# Stated task:
Show all lines holding "import".

::: Dataset

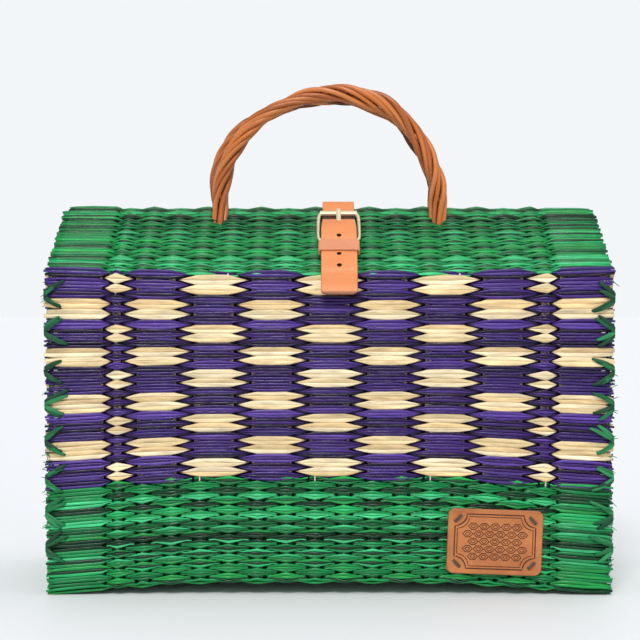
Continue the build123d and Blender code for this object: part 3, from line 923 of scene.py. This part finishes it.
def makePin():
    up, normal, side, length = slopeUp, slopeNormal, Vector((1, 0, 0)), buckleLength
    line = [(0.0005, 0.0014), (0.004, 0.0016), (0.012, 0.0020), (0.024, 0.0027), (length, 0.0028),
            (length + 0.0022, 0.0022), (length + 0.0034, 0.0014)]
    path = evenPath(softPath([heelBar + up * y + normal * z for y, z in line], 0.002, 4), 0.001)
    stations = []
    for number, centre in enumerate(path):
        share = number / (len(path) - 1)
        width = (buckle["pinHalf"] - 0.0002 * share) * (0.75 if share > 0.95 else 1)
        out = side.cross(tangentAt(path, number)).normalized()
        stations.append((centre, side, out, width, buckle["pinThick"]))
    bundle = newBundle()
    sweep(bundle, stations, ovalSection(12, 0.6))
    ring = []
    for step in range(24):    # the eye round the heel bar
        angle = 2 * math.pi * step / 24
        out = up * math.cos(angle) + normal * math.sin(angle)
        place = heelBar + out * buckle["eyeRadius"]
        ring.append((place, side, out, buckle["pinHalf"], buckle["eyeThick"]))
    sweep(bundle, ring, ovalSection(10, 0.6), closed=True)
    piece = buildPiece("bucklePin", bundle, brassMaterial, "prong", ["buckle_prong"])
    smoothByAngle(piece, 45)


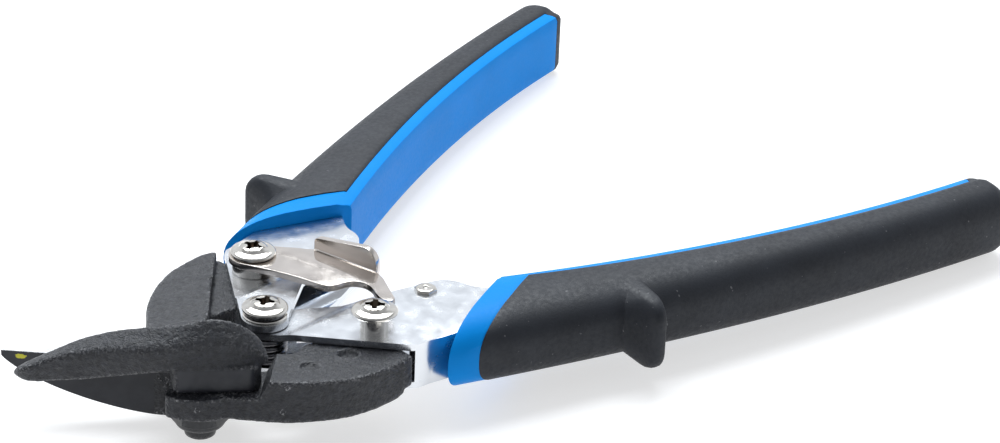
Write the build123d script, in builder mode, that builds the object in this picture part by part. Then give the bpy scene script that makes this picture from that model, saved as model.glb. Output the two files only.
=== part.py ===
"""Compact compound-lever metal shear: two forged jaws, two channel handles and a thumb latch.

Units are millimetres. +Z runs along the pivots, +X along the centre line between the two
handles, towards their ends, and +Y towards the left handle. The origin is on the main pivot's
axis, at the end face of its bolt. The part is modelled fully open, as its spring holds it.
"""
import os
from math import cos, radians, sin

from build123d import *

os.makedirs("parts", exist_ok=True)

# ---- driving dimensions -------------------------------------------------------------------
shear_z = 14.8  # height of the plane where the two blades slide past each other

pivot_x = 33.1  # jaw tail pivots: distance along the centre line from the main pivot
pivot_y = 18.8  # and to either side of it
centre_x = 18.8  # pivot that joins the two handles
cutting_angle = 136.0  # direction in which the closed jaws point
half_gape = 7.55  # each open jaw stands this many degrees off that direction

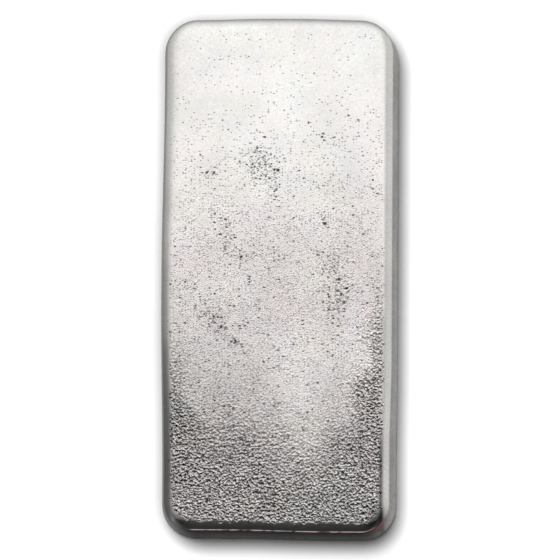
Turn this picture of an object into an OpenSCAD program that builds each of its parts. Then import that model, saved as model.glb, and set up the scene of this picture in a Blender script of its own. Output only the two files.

::::::

# Solution for this exercise:
import os
from math import cos, radians, sin
from build123d import *
Turn this picture of an object into an OpenSCAD program that builds each of its parts. Then import that model, saved as model.glb, and set up the scene of this picture in a Blender script of its own. Output only the two files.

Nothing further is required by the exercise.